Work instructions
Retype, exactly as written, every line from the one containing "wall_plate();" down to the one containing "record = json.load(file)", including both, and nothing else.

Data shown
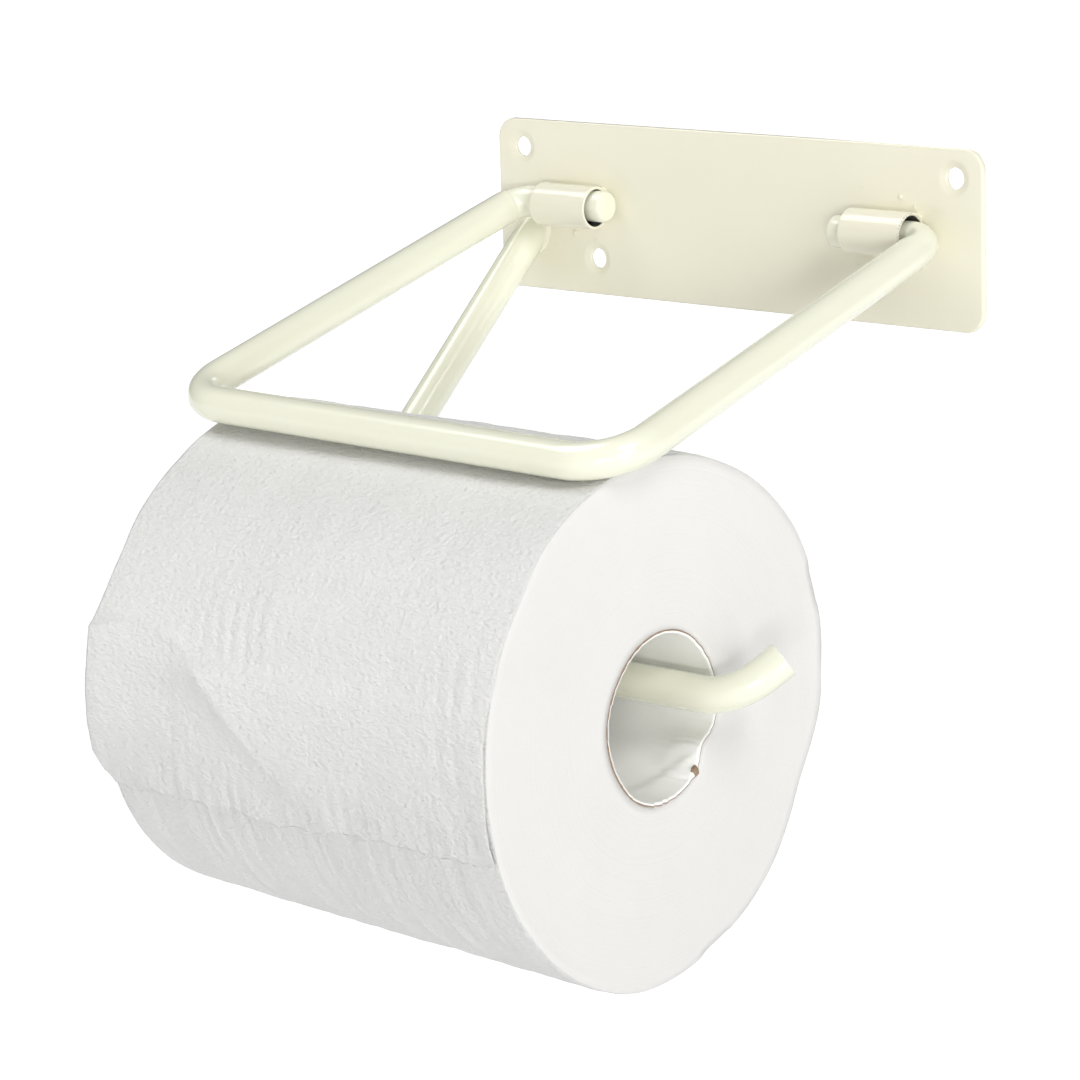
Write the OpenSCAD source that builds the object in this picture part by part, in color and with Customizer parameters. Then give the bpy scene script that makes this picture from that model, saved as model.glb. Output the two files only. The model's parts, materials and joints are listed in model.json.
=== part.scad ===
// Wall-mounted paper roll holder: a small screwed plate with two hinge tubes, a bent rod bail
// that rests on top of the roll, and a bent rod arm whose spindle passes through the roll's core.
// Millimetres. +X right, +Y into the wall, +Z up. Origin: centre of the plate's wall face.

/* [Wall plate] */
// plate width along X
plate_w = 140; // [136:1:170]
// plate height along Z
plate_h = 41; // [38:1:60]
// plate thickness along Y
plate_t = 1.6; // [1.2:0.1:3]
// corner radius of the plate's outline
plate_corner_r = 5; // [1:0.5:8]
// diameter of the four screw holes
hole_d = 4.8; // [3:0.1:6]
// diameter of the countersink at the front face
sink_d = 8.8; // [7:0.1:10]
// depth of the countersink
sink_t = 1.0; // [0.4:0.1:1.1]
// distance between the two upper holes
upper_pitch = 125; // [110:1:128]
// height of the upper holes above the plate's middle
upper_z = 13.8; // [10:0.1:15]
// distance between the two lower holes
lower_pitch = 80; // [60:1:90]
// drop of the lower holes below the plate's middle
lower_z = 11.8; // [10:0.1:15]

/* [Hinge tubes] */
// outer diameter of the hinge tubes
tube_od = 10.2; // [9.8:0.1:13]
// bore of the hinge tubes
tube_id = 8.8; // [8:0.1:9.2]
// length of each hinge tube
tube_l = 16.6; // [10:0.2:17]
// distance of the left tube's middle from the plate's middle
left_tube_x = 43.9; // [41:0.1:45.6]
// distance of the right tube's middle from the plate's middle
right_tube_x = 46.2; // [42:0.1:46.4]
// height of the hinge axis above the plate's middle
hinge_z = 1.3; // [0:0.1:3]
// leg length of the weld fillets
weld_leg = 2.4; // [1:0.1:3]

/* [Bail] */
// diameter of the bent rods
rod_d = 8; // [7:0.1:8]
// diameter of the bail's pins
pin_d = 7.4; // [6.4:0.1:7.6]
// distance of the hinged end of each arm from the middle
arm_x_back = 60; // [60:0.1:62]
// distance of the front corners from the middle
arm_x_front = 61.4; // [60:0.1:64]
// left arm's length from the hinge axis to the front bar's axis
left_arm_l = 116.7; // [116.5:0.1:120]
// right arm's length from the hinge axis to the front bar's axis
right_arm_l = 118.3; // [116.5:0.1:120]
// angle of the left arm below horizontal
left_drop = 14.4; // [10:0.1:14.6]
// angle of the right arm below horizontal
right_drop = 14.8; // [10:0.1:14.8]
// bend radius at the hinged ends, on the rod's axis
pin_bend_r = 6; // [4.5:0.1:6]
// bend radius at the front corners, on the rod's axis
front_bend_r = 12; // [6:0.5:16]
// inner end of the left pin, distance from the middle
pin_end_left = 32.3; // [28:0.1:34]
// inner end of the right pin, distance from the middle
pin_end_right = 33.4; // [28:0.1:36]
// chamfer at the free ends of the rods
rod_chamfer = 0.6; // [0.2:0.1:1]

/* [Support arm] */
// distance of the brace's axis to the left of the middle
brace_x = 59.4; // [59:0.1:61]
// drop of the brace's axis below the plate's middle, at the plate's front
brace_z = 5.8; // [5.5:0.1:7]
// distance of the spindle's axis from the wall
spindle_y = 90.3; // [89:0.1:91]
// drop of the spindle's axis below the plate's middle
spindle_z = 83.4; // [82:0.1:84]
// bend radius between brace and spindle, on the rod's axis
elbow_r = 10; // [8:0.5:12]
// start of the upturned tip's bend, to the right of the middle
tip_x = 58.4; // [58:0.2:64]
// bend radius of the upturned tip, on the rod's axis
tip_bend_r = 14; // [10:0.5:20]
// turn of the upturned tip
tip_turn = 60; // [30:1:80]
// straight length after the tip's bend
tip_l = 5.5; // [2:0.5:15]

/* [Paper roll] */
// distance of the roll's axis from the wall
roll_y = 101.9; // [101.5:0.1:103]
// drop of the roll's axis below the plate's middle
roll_z = 86.1; // [86:0.1:88]
// diameter of the wound paper
roll_d = 111; // [60:0.2:111]
// left end of the roll, distance from the middle
roll_left = 53.4; // [45:0.1:53.6]
// right end of the roll, distance from the middle
roll_right = 56.8; // [45:0.1:57]
// outer diameter of the cardboard core
core_d = 37.2; // [36.8:0.1:45]
// wall of the cardboard core
core_t = 0.8; // [0.4:0.1:1]

/* [Loose sheet] */
// thickness allowed for the loose last sheet
sheet_t = 0.4; // [0.2:0.05:0.45]
// angle of its upper end behind the top, measured from the roll's front
sheet_up = 98; // [40:1:120]
// angle of its free end below the roll's front
sheet_down = 18; // [5:1:60]
// inset of the sheet's side edges from the roll's faces
sheet_inset = 0.3; // [0:0.1:2]

/* [Hidden] */
$fn = 64;
rod_r = rod_d / 2;
pin_r = pin_d / 2;
// the straights run this far into the bends, which are slightly thinner, so that they join cleanly
lap = 0.5;
bend_step = 0.05;
tube_r = tube_od / 2;
hinge_y = -(plate_t + tube_r);
left_corner = [-arm_x_front, hinge_y - left_arm_l * cos(left_drop), hinge_z - left_arm_l * sin(left_drop)];
right_corner = [arm_x_front, hinge_y - right_arm_l * cos(right_drop), hinge_z - right_arm_l * sin(right_drop)];
brace_start = [-brace_x, 0, -brace_z + plate_t * (spindle_z - brace_z) / (spindle_y - plate_t)];
brace_end = [-brace_x, -spindle_y, -spindle_z];
brace_dir = (brace_start - brace_end) / norm(brace_start - brace_end);
tip_tangent = tip_bend_r * tan(tip_turn / 2);
tip_corner = [tip_x + tip_tangent, -spindle_y, -spindle_z];
tip_dir = [cos(tip_turn), 0, 0] + sin(tip_turn) * brace_dir;
tip_end = tip_corner + (tip_tangent + tip_l) * tip_dir;
roll_w = roll_left + roll_right;
paint = [0.93, 0.93, 0.84];
paper = [0.90, 0.90, 0.89];
board = [0.72, 0.66, 0.56];

// ---- bent rods -------------------------------------------------------------------------

function unit(v) = v / norm(v);
function corner_angle(a, b, c) = acos(unit(a - b) * unit(c - b));
function tangent_length(a, b, c, r) = r / tan(corner_angle(a, b, c) / 2);
function trim_at(pts, radii, i) = tangent_length(pts[i - 1], pts[i], pts[i + 1], radii[i]);

module along(a, b) {
  d = b - a;
  translate(a)
    rotate([0, acos(d[2] / norm(d)), atan2(d[1], d[0])])
      children();
}

module rod_straight(a, b, r, cut_a, cut_b) {
  l = norm(b - a);
  along(a, b) {
    translate([0, 0, cut_a])
      cylinder(r = r, h = l - cut_a - cut_b);
    if (cut_a > 0)
      cylinder(r1 = r - cut_a, r2 = r, h = cut_a);
    if (cut_b > 0)
      translate([0, 0, l - cut_b])
        cylinder(r1 = r, r2 = r - cut_b, h = cut_b);
  }
}

module rod_bend(a, b, c, r, bend_r) {
  u = unit(a - b);
  w = unit(c - b);
  half = corner_angle(a, b, c) / 2;
  centre = b + unit(u + w) * bend_r / sin(half);
  start = b + u * bend_r / tan(half);
  e1 = unit(start - centre);
  e2 = -u;
  e3 = cross(e1, e2);
  multmatrix([
    [e1[0], e2[0], e3[0], centre[0]],
    [e1[1], e2[1], e3[1], centre[1]],
    [e1[2], e2[2], e3[2], centre[2]],
    [0, 0, 0, 1]])
    rotate_extrude(angle = 180 - 2 * half)
      translate([bend_r, 0])
        circle(r = r);
}

// pts: corners of the rod's axis; radii: bend radius at each corner; r: rod radius;
// end_r: radius of the first and last straight; cuts: chamfer at both ends
module bent_rod(pts, radii, r, end_r, cuts) {
  last = len(pts) - 1;
  for (i = [0 : last - 1]) {
    d = unit(pts[i + 1] - pts[i]);
    rod_straight(
      pts[i] + d * (i == 0 ? 0 : trim_at(pts, radii, i) - lap),
      pts[i + 1] - d * (i == last - 1 ? 0 : trim_at(pts, radii, i + 1) - lap),
      i == 0 || i == last - 1 ? end_r : r,
      i == 0 ? cuts[0] : 0,
      i == last - 1 ? cuts[1] : 0);
  }
  for (i = [1 : last - 1])
    rod_bend(pts[i - 1], pts[i], pts[i + 1], r - bend_step, radii[i]);
}

// ---- wall plate and hinge tubes ----------------------------------------------------------

module plate_outline() {
  x = plate_w / 2 - plate_corner_r;
  z = plate_h / 2 - plate_corner_r;
  square([plate_w, 2 * z], center = true);
  square([2 * x, plate_h], center = true);
  for (sx = [-1, 1], sz = [-1, 1])
    translate([sx * x, sz * z])
      circle(r = plate_corner_r);
}

module screw_hole(x, z) {
  translate([x, 0, z])
    rotate([90, 0, 0]) {
      translate([0, 0, -1])
        cylinder(d = hole_d, h = plate_t + 2);
      translate([0, 0, plate_t - sink_t])
        cylinder(r1 = hole_d / 2, r2 = sink_d / 2, h = sink_t);
      translate([0, 0, plate_t])
        cylinder(d = sink_d, h = 1);
    }
}

module wall_plate() {
  color(paint)
    difference() {
      rotate([90, 0, 0])
        linear_extrude(height = plate_t)
          plate_outline();
      for (s = [-1, 1]) {
        screw_hole(s * upper_pitch / 2, upper_z);
        screw_hole(s * lower_pitch / 2, -lower_z);
      }
    }
}

module hinge_tube(x) {
  color(paint)
    translate([x - tube_l / 2, hinge_y, hinge_z])
      rotate([0, 90, 0])
        difference() {
          cylinder(d = tube_od, h = tube_l);
          translate([0, 0, -1])
            cylinder(d = tube_id, h = tube_l + 2);
        }
}

module left_hinge_tube() {
  hinge_tube(-left_tube_x);
}

module right_hinge_tube() {
  hinge_tube(right_tube_x);
}

// fillet weld in the corner between the tube's underside and the plate
module tube_weld(x) {
  l = tube_l - 3;
  color(paint)
    difference() {
      translate([x - l / 2, 0, 0])
        rotate([90, 0, 90])
          linear_extrude(height = l)
            polygon([
              [-plate_t, hinge_z],
              [hinge_y, hinge_z],
              [hinge_y, hinge_z - tube_r],
              [-plate_t - weld_leg / 3, hinge_z - tube_r - weld_leg / 3],
              [-plate_t, hinge_z - tube_r - weld_leg]]);
      translate([x - tube_l, hinge_y, hinge_z])
        rotate([0, 90, 0])
          cylinder(d = tube_od, h = 2 * tube_l);
    }
}

module left_tube_weld() {
  tube_weld(-left_tube_x);
}

module right_tube_weld() {
  tube_weld(right_tube_x);
}

// ---- bail ----------------------------------------------------------------------------------

module bail() {
  color(paint)
    bent_rod(
      [
        [-pin_end_left, hinge_y, hinge_z],
        [-arm_x_back, hinge_y, hinge_z],
        left_corner,
        right_corner,
        [arm_x_back, hinge_y, hinge_z],
        [pin_end_right, hinge_y, hinge_z]
      ],
      [0, pin_bend_r, front_bend_r, front_bend_r, pin_bend_r, 0],
      rod_r,
      pin_r,
      [rod_chamfer, rod_chamfer]);
}

// ---- support arm -----------------------------------------------------------------------------

module support_arm() {
  color(paint)
    difference() {
      bent_rod(
        [brace_start + 6 * brace_dir, brace_end, tip_corner, tip_end],
        [0, elbow_r, tip_bend_r, 0],
        rod_r,
        rod_r,
        [0, 0]);
      translate([-brace_x - 20, -plate_t, -40])
        cube([40, 40, 60]);
    }
}

// collar of weld around the brace's foot
module arm_weld() {
  foot = brace_start + (brace_end - brace_start) * plate_t / spindle_y;
  color(paint)
    difference() {
      intersection() {
        translate(foot)
          rotate([90, 0, 0])
            cylinder(r1 = rod_r + weld_leg, r2 = rod_r + 0.4, h = weld_leg + 0.6);
        translate([-brace_x - 20, -plate_t - 20, foot[2] - rod_r - weld_leg])
          cube([40, 20, rod_r * 2 + weld_leg]);
      }
      along(brace_start + 10 * brace_dir, brace_end)
        cylinder(r = rod_r, h = 60);
    }
}

// ---- paper roll --------------------------------------------------------------------------------

module on_roll_axis() {
  translate([-roll_left, -roll_y, -roll_z])
    rotate([90, 0, 90])
      children();
}

module ring(ro, ri, l) {
  difference() {
    cylinder(r = ro, h = l);
    translate([0, 0, -1])
      cylinder(r = ri, h = l + 2);
  }
}

module roll_core() {
  color(board)
    on_roll_axis()
      ring(core_d / 2, core_d / 2 - core_t, roll_w, $fn = 128);
}

module paper_roll() {
  color(paper)
    on_roll_axis()
      ring(roll_d / 2, core_d / 2, roll_w, $fn = 128);
}

module loose_sheet() {
  color(paper)
    on_roll_axis()
      translate([0, 0, sheet_inset])
        rotate([0, 0, 180 - sheet_up])
          rotate_extrude(angle = sheet_up + sheet_down, $fn = 128)
            translate([roll_d / 2, 0])
              square([sheet_t, roll_w - 2 * sheet_inset]);
}

wall_plate();
left_hinge_tube();
right_hinge_tube();
left_tube_weld();
right_tube_weld();
arm_weld();
support_arm();
bail();
roll_core();
paper_roll();
loose_sheet();
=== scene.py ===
"""Visual model of the wall-mounted roll holder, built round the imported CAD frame.

Shapes are worked out in millimetres in the row frame (+X right, +Y into the wall, +Z up) and
scaled to metres when a mesh is made. Angles on the roll are in degrees from its front (-Y),
positive downwards.
"""
import json
import math

import bmesh
import bpy
import numpy as np
from mathutils import Matrix, Vector
from mathutils.geometry import delaunay_2d_cdt

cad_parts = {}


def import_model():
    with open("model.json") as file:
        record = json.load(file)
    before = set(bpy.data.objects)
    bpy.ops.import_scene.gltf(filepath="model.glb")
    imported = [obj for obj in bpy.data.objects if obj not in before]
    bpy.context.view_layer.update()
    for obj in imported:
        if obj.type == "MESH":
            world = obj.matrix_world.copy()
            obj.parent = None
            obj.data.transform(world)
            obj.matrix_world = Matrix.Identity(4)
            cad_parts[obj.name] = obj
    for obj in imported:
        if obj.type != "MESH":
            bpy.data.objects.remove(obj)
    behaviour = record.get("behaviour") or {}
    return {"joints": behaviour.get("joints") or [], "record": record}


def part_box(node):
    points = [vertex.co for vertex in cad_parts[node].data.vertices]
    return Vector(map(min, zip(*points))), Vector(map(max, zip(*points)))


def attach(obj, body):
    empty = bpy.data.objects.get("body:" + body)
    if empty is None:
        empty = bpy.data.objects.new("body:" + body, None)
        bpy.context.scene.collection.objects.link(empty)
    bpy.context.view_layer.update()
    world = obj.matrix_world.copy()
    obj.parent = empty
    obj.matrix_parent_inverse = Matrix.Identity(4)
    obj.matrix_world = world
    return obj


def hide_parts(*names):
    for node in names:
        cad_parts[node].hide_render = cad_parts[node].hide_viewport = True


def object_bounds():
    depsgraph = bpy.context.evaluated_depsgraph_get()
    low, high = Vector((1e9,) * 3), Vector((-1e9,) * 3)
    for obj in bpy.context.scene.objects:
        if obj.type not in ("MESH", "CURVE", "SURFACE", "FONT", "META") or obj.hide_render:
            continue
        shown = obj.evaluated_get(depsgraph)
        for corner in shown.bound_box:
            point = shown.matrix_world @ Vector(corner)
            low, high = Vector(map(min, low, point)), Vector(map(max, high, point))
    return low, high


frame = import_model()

MM = 0.001
cad_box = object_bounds()


def box_mm(node):
    low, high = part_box(node)
    return np.array(low) / MM, np.array(high) / MM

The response
wall_plate();
left_hinge_tube();
right_hinge_tube();
left_tube_weld();
right_tube_weld();
arm_weld();
support_arm();
bail();
roll_core();
paper_roll();
loose_sheet();
=== scene.py ===
"""Visual model of the wall-mounted roll holder, built round the imported CAD frame.

Shapes are worked out in millimetres in the row frame (+X right, +Y into the wall, +Z up) and
scaled to metres when a mesh is made. Angles on the roll are in degrees from its front (-Y),
positive downwards.
"""
import json
import math

import bmesh
import bpy
import numpy as np
from mathutils import Matrix, Vector
from mathutils.geometry import delaunay_2d_cdt

cad_parts = {}


def import_model():
    with open("model.json") as file:
        record = json.load(file)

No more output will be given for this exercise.